▶ _Task directions_:
Copy each line of the listing below exactly.

▶ _Material provided_:

========================

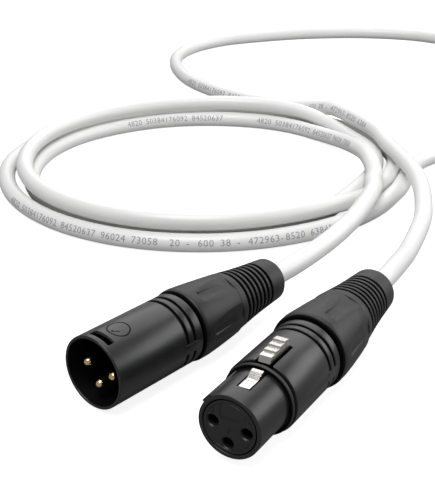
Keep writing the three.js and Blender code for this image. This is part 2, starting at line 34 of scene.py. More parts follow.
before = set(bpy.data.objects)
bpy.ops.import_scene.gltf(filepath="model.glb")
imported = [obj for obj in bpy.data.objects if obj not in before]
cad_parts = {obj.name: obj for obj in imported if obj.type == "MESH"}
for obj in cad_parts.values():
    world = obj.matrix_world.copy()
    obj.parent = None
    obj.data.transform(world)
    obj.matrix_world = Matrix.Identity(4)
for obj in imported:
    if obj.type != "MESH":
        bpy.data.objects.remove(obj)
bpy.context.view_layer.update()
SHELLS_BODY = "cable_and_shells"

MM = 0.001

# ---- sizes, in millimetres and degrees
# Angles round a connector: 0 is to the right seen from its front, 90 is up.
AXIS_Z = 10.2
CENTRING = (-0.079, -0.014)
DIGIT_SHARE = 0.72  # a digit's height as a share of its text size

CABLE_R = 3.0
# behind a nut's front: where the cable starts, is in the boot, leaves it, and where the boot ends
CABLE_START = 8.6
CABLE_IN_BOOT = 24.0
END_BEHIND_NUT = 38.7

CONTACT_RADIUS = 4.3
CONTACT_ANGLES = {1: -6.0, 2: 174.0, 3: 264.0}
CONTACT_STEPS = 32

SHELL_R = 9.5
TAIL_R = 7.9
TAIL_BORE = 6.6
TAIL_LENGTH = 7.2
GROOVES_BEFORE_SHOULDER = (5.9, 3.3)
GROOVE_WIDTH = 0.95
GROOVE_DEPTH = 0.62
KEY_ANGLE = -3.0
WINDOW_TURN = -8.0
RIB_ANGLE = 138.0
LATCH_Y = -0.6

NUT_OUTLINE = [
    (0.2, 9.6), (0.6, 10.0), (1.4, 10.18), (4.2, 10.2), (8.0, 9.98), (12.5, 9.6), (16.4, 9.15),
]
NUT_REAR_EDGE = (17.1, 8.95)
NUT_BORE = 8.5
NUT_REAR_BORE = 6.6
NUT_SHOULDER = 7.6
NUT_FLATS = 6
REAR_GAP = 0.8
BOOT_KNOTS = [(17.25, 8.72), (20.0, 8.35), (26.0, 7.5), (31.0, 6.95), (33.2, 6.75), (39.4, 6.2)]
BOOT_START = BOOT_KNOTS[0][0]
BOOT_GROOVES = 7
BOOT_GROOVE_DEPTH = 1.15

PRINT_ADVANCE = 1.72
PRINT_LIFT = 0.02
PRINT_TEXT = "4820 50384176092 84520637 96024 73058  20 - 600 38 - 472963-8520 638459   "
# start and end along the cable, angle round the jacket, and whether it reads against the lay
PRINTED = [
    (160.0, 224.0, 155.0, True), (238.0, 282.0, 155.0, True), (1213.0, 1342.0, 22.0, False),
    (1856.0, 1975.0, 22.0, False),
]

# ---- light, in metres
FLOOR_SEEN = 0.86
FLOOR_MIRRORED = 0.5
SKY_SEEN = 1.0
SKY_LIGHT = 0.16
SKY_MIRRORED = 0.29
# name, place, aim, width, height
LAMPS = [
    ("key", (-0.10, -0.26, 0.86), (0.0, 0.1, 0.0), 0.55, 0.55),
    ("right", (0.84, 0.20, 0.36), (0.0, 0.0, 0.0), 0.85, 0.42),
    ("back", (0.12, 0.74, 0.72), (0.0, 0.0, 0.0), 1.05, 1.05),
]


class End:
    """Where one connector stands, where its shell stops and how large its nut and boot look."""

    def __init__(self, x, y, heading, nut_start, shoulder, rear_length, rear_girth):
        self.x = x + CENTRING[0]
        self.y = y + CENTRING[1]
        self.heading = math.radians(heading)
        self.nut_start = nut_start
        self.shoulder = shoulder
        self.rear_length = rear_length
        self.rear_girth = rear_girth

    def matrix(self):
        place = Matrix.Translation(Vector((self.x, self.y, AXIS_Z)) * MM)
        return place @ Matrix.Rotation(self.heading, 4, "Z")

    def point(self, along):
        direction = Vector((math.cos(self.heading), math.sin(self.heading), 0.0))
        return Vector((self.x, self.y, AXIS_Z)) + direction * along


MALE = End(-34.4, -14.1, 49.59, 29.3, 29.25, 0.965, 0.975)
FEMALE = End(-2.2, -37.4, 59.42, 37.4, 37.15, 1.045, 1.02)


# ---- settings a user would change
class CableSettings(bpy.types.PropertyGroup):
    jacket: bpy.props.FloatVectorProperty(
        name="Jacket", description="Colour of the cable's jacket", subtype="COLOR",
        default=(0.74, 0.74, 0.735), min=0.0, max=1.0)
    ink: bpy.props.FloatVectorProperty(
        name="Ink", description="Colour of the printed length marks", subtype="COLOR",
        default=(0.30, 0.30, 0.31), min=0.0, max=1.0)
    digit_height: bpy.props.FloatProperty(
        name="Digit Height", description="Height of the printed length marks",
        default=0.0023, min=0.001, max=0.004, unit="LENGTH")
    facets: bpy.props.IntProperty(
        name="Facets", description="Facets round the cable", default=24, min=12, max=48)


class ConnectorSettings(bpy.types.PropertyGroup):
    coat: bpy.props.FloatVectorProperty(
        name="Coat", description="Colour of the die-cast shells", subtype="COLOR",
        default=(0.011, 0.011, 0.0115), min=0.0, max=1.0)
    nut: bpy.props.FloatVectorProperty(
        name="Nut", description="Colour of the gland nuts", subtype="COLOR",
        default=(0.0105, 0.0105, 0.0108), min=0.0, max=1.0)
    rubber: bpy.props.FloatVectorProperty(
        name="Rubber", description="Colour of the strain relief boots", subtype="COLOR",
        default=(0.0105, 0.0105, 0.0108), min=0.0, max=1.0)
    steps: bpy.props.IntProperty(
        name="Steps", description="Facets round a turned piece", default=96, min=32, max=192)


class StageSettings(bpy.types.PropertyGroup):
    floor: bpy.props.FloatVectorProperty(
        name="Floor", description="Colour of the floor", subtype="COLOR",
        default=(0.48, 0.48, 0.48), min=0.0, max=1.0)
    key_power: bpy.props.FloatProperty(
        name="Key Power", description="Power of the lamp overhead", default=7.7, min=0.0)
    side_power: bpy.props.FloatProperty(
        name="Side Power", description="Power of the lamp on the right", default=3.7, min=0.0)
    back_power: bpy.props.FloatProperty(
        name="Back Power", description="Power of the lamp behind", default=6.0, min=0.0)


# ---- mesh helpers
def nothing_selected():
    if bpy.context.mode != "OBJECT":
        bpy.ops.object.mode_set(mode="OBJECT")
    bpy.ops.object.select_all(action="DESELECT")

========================

▶ _Solved problem_:
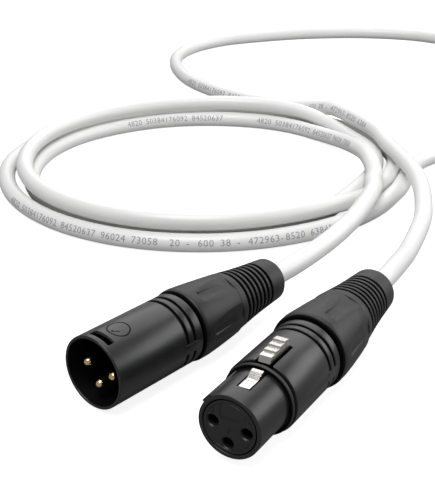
Keep writing the three.js and Blender code for this image. This is part 2, starting at line 34 of scene.py. More parts follow.
before = set(bpy.data.objects)
bpy.ops.import_scene.gltf(filepath="model.glb")
imported = [obj for obj in bpy.data.objects if obj not in before]
cad_parts = {obj.name: obj for obj in imported if obj.type == "MESH"}
for obj in cad_parts.values():
    world = obj.matrix_world.copy()
    obj.parent = None
    obj.data.transform(world)
    obj.matrix_world = Matrix.Identity(4)
for obj in imported:
    if obj.type != "MESH":
        bpy.data.objects.remove(obj)
bpy.context.view_layer.update()
SHELLS_BODY = "cable_and_shells"

MM = 0.001

# ---- sizes, in millimetres and degrees
# Angles round a connector: 0 is to the right seen from its front, 90 is up.
AXIS_Z = 10.2
CENTRING = (-0.079, -0.014)
DIGIT_SHARE = 0.72  # a digit's height as a share of its text size

CABLE_R = 3.0
# behind a nut's front: where the cable starts, is in the boot, leaves it, and where the boot ends
CABLE_START = 8.6
CABLE_IN_BOOT = 24.0
END_BEHIND_NUT = 38.7

CONTACT_RADIUS = 4.3
CONTACT_ANGLES = {1: -6.0, 2: 174.0, 3: 264.0}
CONTACT_STEPS = 32

SHELL_R = 9.5
TAIL_R = 7.9
TAIL_BORE = 6.6
TAIL_LENGTH = 7.2
GROOVES_BEFORE_SHOULDER = (5.9, 3.3)
GROOVE_WIDTH = 0.95
GROOVE_DEPTH = 0.62
KEY_ANGLE = -3.0
WINDOW_TURN = -8.0
RIB_ANGLE = 138.0
LATCH_Y = -0.6

NUT_OUTLINE = [
    (0.2, 9.6), (0.6, 10.0), (1.4, 10.18), (4.2, 10.2), (8.0, 9.98), (12.5, 9.6), (16.4, 9.15),
]
NUT_REAR_EDGE = (17.1, 8.95)
NUT_BORE = 8.5
NUT_REAR_BORE = 6.6
NUT_SHOULDER = 7.6
NUT_FLATS = 6
REAR_GAP = 0.8
BOOT_KNOTS = [(17.25, 8.72), (20.0, 8.35), (26.0, 7.5), (31.0, 6.95), (33.2, 6.75), (39.4, 6.2)]
BOOT_START = BOOT_KNOTS[0][0]
BOOT_GROOVES = 7
BOOT_GROOVE_DEPTH = 1.15

PRINT_ADVANCE = 1.72
PRINT_LIFT = 0.02
PRINT_TEXT = "4820 50384176092 84520637 96024 73058  20 - 600 38 - 472963-8520 638459   "
# start and end along the cable, angle round the jacket, and whether it reads against the lay
PRINTED = [
    (160.0, 224.0, 155.0, True), (238.0, 282.0, 155.0, True), (1213.0, 1342.0, 22.0, False),
    (1856.0, 1975.0, 22.0, False),
]

# ---- light, in metres
FLOOR_SEEN = 0.86
FLOOR_MIRRORED = 0.5
SKY_SEEN = 1.0
SKY_LIGHT = 0.16
SKY_MIRRORED = 0.29
# name, place, aim, width, height
LAMPS = [
    ("key", (-0.10, -0.26, 0.86), (0.0, 0.1, 0.0), 0.55, 0.55),
    ("right", (0.84, 0.20, 0.36), (0.0, 0.0, 0.0), 0.85, 0.42),
    ("back", (0.12, 0.74, 0.72), (0.0, 0.0, 0.0), 1.05, 1.05),
]


class End:
    """Where one connector stands, where its shell stops and how large its nut and boot look."""

    def __init__(self, x, y, heading, nut_start, shoulder, rear_length, rear_girth):
        self.x = x + CENTRING[0]
        self.y = y + CENTRING[1]
        self.heading = math.radians(heading)
        self.nut_start = nut_start
        self.shoulder = shoulder
        self.rear_length = rear_length
        self.rear_girth = rear_girth

    def matrix(self):
        place = Matrix.Translation(Vector((self.x, self.y, AXIS_Z)) * MM)
        return place @ Matrix.Rotation(self.heading, 4, "Z")

    def point(self, along):
        direction = Vector((math.cos(self.heading), math.sin(self.heading), 0.0))
        return Vector((self.x, self.y, AXIS_Z)) + direction * along


MALE = End(-34.4, -14.1, 49.59, 29.3, 29.25, 0.965, 0.975)
FEMALE = End(-2.2, -37.4, 59.42, 37.4, 37.15, 1.045, 1.02)


# ---- settings a user would change
class CableSettings(bpy.types.PropertyGroup):
    jacket: bpy.props.FloatVectorProperty(
        name="Jacket", description="Colour of the cable's jacket", subtype="COLOR",
        default=(0.74, 0.74, 0.735), min=0.0, max=1.0)
    ink: bpy.props.FloatVectorProperty(
        name="Ink", description="Colour of the printed length marks", subtype="COLOR",
        default=(0.30, 0.30, 0.31), min=0.0, max=1.0)
    digit_height: bpy.props.FloatProperty(
        name="Digit Height", description="Height of the printed length marks",
        default=0.0023, min=0.001, max=0.004, unit="LENGTH")
    facets: bpy.props.IntProperty(
        name="Facets", description="Facets round the cable", default=24, min=12, max=48)


class ConnectorSettings(bpy.types.PropertyGroup):
    coat: bpy.props.FloatVectorProperty(
        name="Coat", description="Colour of the die-cast shells", subtype="COLOR",
        default=(0.011, 0.011, 0.0115), min=0.0, max=1.0)
    nut: bpy.props.FloatVectorProperty(
        name="Nut", description="Colour of the gland nuts", subtype="COLOR",
        default=(0.0105, 0.0105, 0.0108), min=0.0, max=1.0)
    rubber: bpy.props.FloatVectorProperty(
        name="Rubber", description="Colour of the strain relief boots", subtype="COLOR",
        default=(0.0105, 0.0105, 0.0108), min=0.0, max=1.0)
    steps: bpy.props.IntProperty(
        name="Steps", description="Facets round a turned piece", default=96, min=32, max=192)


class StageSettings(bpy.types.PropertyGroup):
    floor: bpy.props.FloatVectorProperty(
        name="Floor", description="Colour of the floor", subtype="COLOR",
        default=(0.48, 0.48, 0.48), min=0.0, max=1.0)
    key_power: bpy.props.FloatProperty(
        name="Key Power", description="Power of the lamp overhead", default=7.7, min=0.0)
    side_power: bpy.props.FloatProperty(
        name="Side Power", description="Power of the lamp on the right", default=3.7, min=0.0)
    back_power: bpy.props.FloatProperty(
        name="Back Power", description="Power of the lamp behind", default=6.0, min=0.0)


# ---- mesh helpers
def nothing_selected():
    if bpy.context.mode != "OBJECT":
        bpy.ops.object.mode_set(mode="OBJECT")
    bpy.ops.object.select_all(action="DESELECT")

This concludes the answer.